# Exercise goal
Extract each record and reproduce it exactly.
>> begin
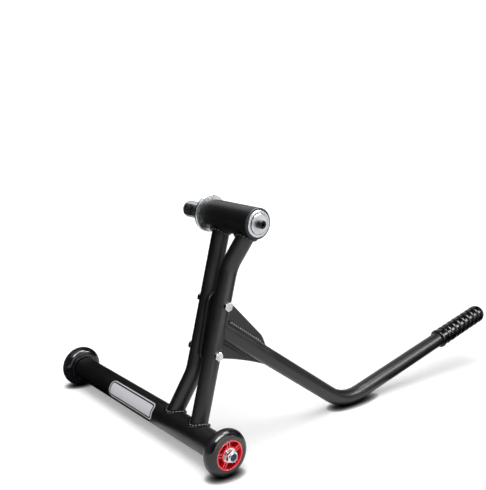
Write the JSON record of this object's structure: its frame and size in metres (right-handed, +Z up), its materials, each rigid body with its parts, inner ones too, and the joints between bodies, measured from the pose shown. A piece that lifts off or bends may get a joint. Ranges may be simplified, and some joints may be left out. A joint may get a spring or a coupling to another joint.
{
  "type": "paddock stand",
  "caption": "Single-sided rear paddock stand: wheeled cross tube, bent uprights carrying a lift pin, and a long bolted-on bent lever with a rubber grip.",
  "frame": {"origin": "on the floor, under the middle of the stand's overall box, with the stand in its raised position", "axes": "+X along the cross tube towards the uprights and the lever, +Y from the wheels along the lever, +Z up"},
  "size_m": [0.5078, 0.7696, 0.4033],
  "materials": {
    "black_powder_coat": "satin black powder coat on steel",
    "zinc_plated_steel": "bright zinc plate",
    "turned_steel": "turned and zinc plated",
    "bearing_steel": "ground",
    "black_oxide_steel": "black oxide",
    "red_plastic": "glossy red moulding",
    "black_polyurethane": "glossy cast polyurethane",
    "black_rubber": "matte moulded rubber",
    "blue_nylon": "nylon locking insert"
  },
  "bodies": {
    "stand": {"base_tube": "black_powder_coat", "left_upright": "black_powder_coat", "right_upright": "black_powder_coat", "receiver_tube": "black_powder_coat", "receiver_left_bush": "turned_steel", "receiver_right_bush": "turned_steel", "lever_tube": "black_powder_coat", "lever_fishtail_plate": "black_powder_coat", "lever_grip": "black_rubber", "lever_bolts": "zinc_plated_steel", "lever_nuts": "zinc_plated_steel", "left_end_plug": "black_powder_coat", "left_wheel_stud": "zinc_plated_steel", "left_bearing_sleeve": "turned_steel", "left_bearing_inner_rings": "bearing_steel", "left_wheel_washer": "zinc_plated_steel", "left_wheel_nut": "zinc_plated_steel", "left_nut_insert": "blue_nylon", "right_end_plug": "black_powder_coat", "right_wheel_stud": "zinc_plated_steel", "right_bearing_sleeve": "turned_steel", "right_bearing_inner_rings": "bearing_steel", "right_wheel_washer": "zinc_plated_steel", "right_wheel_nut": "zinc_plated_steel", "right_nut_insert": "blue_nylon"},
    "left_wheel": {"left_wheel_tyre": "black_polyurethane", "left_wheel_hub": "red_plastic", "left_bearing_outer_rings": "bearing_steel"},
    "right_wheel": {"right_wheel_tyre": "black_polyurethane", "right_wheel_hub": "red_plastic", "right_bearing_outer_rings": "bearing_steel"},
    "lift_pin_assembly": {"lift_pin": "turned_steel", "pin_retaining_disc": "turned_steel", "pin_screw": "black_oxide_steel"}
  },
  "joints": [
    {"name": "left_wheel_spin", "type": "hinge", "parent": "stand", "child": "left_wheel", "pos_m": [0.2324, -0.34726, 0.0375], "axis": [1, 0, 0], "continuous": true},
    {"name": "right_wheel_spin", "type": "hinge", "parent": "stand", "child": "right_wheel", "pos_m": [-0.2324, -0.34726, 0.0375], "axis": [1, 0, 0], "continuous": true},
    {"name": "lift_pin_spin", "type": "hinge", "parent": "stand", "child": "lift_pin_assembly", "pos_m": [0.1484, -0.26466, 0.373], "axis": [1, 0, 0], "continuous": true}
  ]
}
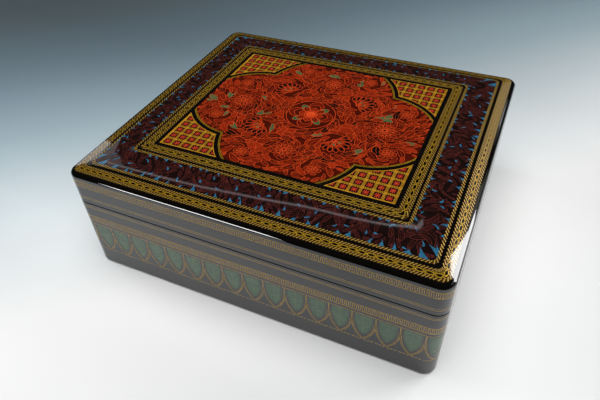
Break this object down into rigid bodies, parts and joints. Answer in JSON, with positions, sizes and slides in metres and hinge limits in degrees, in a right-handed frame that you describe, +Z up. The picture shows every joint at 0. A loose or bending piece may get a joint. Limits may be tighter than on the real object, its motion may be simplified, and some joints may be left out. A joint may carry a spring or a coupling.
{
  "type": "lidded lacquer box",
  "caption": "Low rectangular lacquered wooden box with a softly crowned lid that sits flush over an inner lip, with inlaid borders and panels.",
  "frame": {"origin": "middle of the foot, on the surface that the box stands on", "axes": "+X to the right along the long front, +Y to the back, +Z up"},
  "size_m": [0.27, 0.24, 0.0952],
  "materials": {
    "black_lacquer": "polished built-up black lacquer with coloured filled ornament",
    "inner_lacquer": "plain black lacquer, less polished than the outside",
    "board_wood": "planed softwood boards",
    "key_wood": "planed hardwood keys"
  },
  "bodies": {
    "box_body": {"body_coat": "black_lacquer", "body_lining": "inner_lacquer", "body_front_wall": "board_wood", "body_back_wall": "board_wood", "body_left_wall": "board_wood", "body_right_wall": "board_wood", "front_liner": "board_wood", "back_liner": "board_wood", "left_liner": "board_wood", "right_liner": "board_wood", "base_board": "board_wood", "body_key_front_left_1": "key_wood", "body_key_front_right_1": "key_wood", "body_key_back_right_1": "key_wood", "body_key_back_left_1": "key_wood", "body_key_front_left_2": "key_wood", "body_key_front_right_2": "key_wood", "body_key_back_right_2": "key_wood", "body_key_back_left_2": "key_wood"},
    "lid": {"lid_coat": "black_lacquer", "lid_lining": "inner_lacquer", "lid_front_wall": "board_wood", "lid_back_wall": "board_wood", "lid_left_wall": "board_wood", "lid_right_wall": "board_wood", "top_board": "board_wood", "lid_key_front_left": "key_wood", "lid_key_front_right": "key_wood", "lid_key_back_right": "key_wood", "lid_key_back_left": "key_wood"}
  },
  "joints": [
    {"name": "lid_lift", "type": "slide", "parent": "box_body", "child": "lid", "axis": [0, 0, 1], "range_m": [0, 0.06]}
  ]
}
>> end
# Output for this exercise
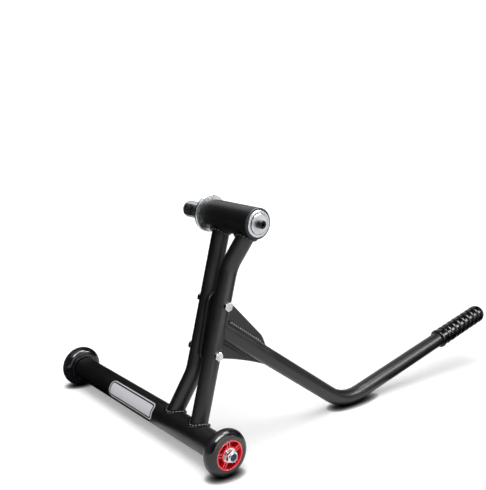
Write the JSON record of this object's structure: its frame and size in metres (right-handed, +Z up), its materials, each rigid body with its parts, inner ones too, and the joints between bodies, measured from the pose shown. A piece that lifts off or bends may get a joint. Ranges may be simplified, and some joints may be left out. A joint may get a spring or a coupling to another joint.
{
  "type": "paddock stand",
  "caption": "Single-sided rear paddock stand: wheeled cross tube, bent uprights carrying a lift pin, and a long bolted-on bent lever with a rubber grip.",
  "frame": {"origin": "on the floor, under the middle of the stand's overall box, with the stand in its raised position", "axes": "+X along the cross tube towards the uprights and the lever, +Y from the wheels along the lever, +Z up"},
  "size_m": [0.5078, 0.7696, 0.4033],
  "materials": {
    "black_powder_coat": "satin black powder coat on steel",
    "zinc_plated_steel": "bright zinc plate",
    "turned_steel": "turned and zinc plated",
    "bearing_steel": "ground",
    "black_oxide_steel": "black oxide",
    "red_plastic": "glossy red moulding",
    "black_polyurethane": "glossy cast polyurethane",
    "black_rubber": "matte moulded rubber",
    "blue_nylon": "nylon locking insert"
  },
  "bodies": {
    "stand": {"base_tube": "black_powder_coat", "left_upright": "black_powder_coat", "right_upright": "black_powder_coat", "receiver_tube": "black_powder_coat", "receiver_left_bush": "turned_steel", "receiver_right_bush": "turned_steel", "lever_tube": "black_powder_coat", "lever_fishtail_plate": "black_powder_coat", "lever_grip": "black_rubber", "lever_bolts": "zinc_plated_steel", "lever_nuts": "zinc_plated_steel", "left_end_plug": "black_powder_coat", "left_wheel_stud": "zinc_plated_steel", "left_bearing_sleeve": "turned_steel", "left_bearing_inner_rings": "bearing_steel", "left_wheel_washer": "zinc_plated_steel", "left_wheel_nut": "zinc_plated_steel", "left_nut_insert": "blue_nylon", "right_end_plug": "black_powder_coat", "right_wheel_stud": "zinc_plated_steel", "right_bearing_sleeve": "turned_steel", "right_bearing_inner_rings": "bearing_steel", "right_wheel_washer": "zinc_plated_steel", "right_wheel_nut": "zinc_plated_steel", "right_nut_insert": "blue_nylon"},
    "left_wheel": {"left_wheel_tyre": "black_polyurethane", "left_wheel_hub": "red_plastic", "left_bearing_outer_rings": "bearing_steel"},
    "right_wheel": {"right_wheel_tyre": "black_polyurethane", "right_wheel_hub": "red_plastic", "right_bearing_outer_rings": "bearing_steel"},
    "lift_pin_assembly": {"lift_pin": "turned_steel", "pin_retaining_disc": "turned_steel", "pin_screw": "black_oxide_steel"}
  },
  "joints": [
    {"name": "left_wheel_spin", "type": "hinge", "parent": "stand", "child": "left_wheel", "pos_m": [0.2324, -0.34726, 0.0375], "axis": [1, 0, 0], "continuous": true},
    {"name": "right_wheel_spin", "type": "hinge", "parent": "stand", "child": "right_wheel", "pos_m": [-0.2324, -0.34726, 0.0375], "axis": [1, 0, 0], "continuous": true},
    {"name": "lift_pin_spin", "type": "hinge", "parent": "stand", "child": "lift_pin_assembly", "pos_m": [0.1484, -0.26466, 0.373], "axis": [1, 0, 0], "continuous": true}
  ]
}
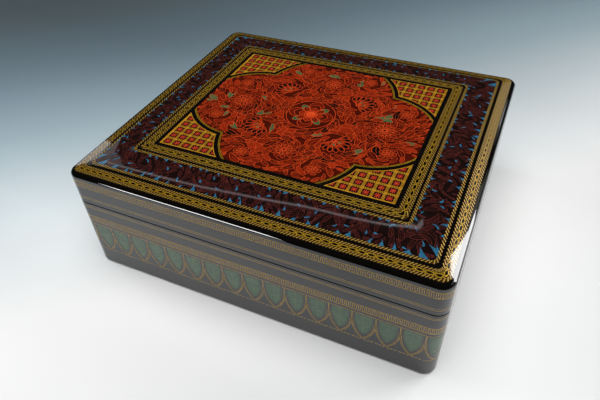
Break this object down into rigid bodies, parts and joints. Answer in JSON, with positions, sizes and slides in metres and hinge limits in degrees, in a right-handed frame that you describe, +Z up. The picture shows every joint at 0. A loose or bending piece may get a joint. Limits may be tighter than on the real object, its motion may be simplified, and some joints may be left out. A joint may carry a spring or a coupling.
{
  "type": "lidded lacquer box",
  "caption": "Low rectangular lacquered wooden box with a softly crowned lid that sits flush over an inner lip, with inlaid borders and panels.",
  "frame": {"origin": "middle of the foot, on the surface that the box stands on", "axes": "+X to the right along the long front, +Y to the back, +Z up"},
  "size_m": [0.27, 0.24, 0.0952],
  "materials": {
    "black_lacquer": "polished built-up black lacquer with coloured filled ornament",
    "inner_lacquer": "plain black lacquer, less polished than the outside",
    "board_wood": "planed softwood boards",
    "key_wood": "planed hardwood keys"
  },
  "bodies": {
    "box_body": {"body_coat": "black_lacquer", "body_lining": "inner_lacquer", "body_front_wall": "board_wood", "body_back_wall": "board_wood", "body_left_wall": "board_wood", "body_right_wall": "board_wood", "front_liner": "board_wood", "back_liner": "board_wood", "left_liner": "board_wood", "right_liner": "board_wood", "base_board": "board_wood", "body_key_front_left_1": "key_wood", "body_key_front_right_1": "key_wood", "body_key_back_right_1": "key_wood", "body_key_back_left_1": "key_wood", "body_key_front_left_2": "key_wood", "body_key_front_right_2": "key_wood", "body_key_back_right_2": "key_wood", "body_key_back_left_2": "key_wood"},
    "lid": {"lid_coat": "black_lacquer", "lid_lining": "inner_lacquer", "lid_front_wall": "board_wood", "lid_back_wall": "board_wood", "lid_left_wall": "board_wood", "lid_right_wall": "board_wood", "top_board": "board_wood", "lid_key_front_left": "key_wood", "lid_key_front_right": "key_wood", "lid_key_back_right": "key_wood", "lid_key_back_left": "key_wood"}
  },
  "joints": [
    {"name": "lid_lift", "type": "slide", "parent": "box_body", "child": "lid", "axis": [0, 0, 1], "range_m": [0, 0.06]}
  ]
}